July 31, 2012 8:02 am

@Taphonomic: I’m still waiting for Muller to explain, in his current media blitz, why his papers haven’t been peer reviewed.
Oh, but they HAVE been peer reviewed. Repeatedly. The papers just have not PASSED peer review.

July 31, 2012 8:04 am

I watched the opening few minutes comments of Rachel Maddow, and felt nauseated, so I tuned out before Muller appeared. She had fallen into the Ad Vericundiam trap of logical fallacies; appeal to authority. Muller is qualified in some area of Physics, but knows squat about climate which is a large subject with too many unknowns and manipulations even at this time. It reminds me of Linus Pauling and his statements on vitamin C and the common cold. He should have stuck to the Hydrogen bond.

Kelvin Vaughan
July 31, 2012 8:07 am

I was a skeptic, then a believer, then a skeptic, then a believer, then a skeptic, then a believer.Now I’m not sure.

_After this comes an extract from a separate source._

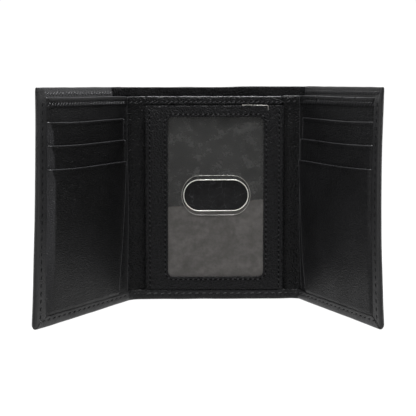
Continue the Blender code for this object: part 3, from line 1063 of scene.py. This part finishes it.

I believe I am a skeptic, or am I skeptical I am a believer?

ferdberple
July 31, 2012 8:24 am

Stephanie Clague says:
July 31, 2012 at 12:10 am
History tells us that those forces that try to pervert science to serve political ends always fail, it is the damage they do in the attempt that defines their ultimate failure.
==============
You need look no further than EU and US unemployment rates and debt levels. Neither is sustainable and will over time lead to economic collapse of these empires, if history is any guide.
Each and every one of us owes our prosperity to an army of mechanical slaves, kept alive on a diet of coal, oil and gas. In the industrialized nations, the labor provided by these slaves is on the order of that provided by 200 human slaves in pre-industrial times.
These mechanical slaves are remarkably efficient. The CO2 these machines produce is only 1/4 the amount of CO2 the equivalent number of human slaves would produce. If we tried to replace these machines by human slaves, we could not grow enough food on the surface of the earth to feed them.
If we tried to replace the diet of coal, oil and gas these machines consume with the equivalent amount of energy from plant material, these machines would soon consume all plant life on the planet.
We live in cities of millions of people, made possible by these mechanical slaves. They grow vast quantities of food, mine huge amounts of raw materials, manufacture vast quantities of manufactured goods. They transport these to our cites, so that we may live.
Disrupt this process and most of us that live in cities would within a matter of a few short months would be facing starvation and death. As was clearly demonstrated in the last century in the USSR and Cambodia.
At the heart of the CO2 scare is the notion that the earth has too many people. That if we were to get rid of most of them, things would be a lot better for those that remained. The earth’s resources would be much more sustainable (last longer) with less people consuming them.
All that is required to make this happen is to enact the same policies that worked so well to remove “surplus” people in the past. Simply remove their access to the 200 slaves that work each day to keep them alive, and nature will quickly take care of the rest.

July 31, 2012 8:51 am

William Jameson (@Juggernauzt) says:
July 31, 2012 at 6:37 am
Did we make a mistake closing the Ozone Hole near the South Pole? Most likely. Why, the hole served as a chimney that allowed pollution to escape while bringing in icy cold air from outer space.
Seriously, “icy cold air from outer space”? How much air is there in outer space?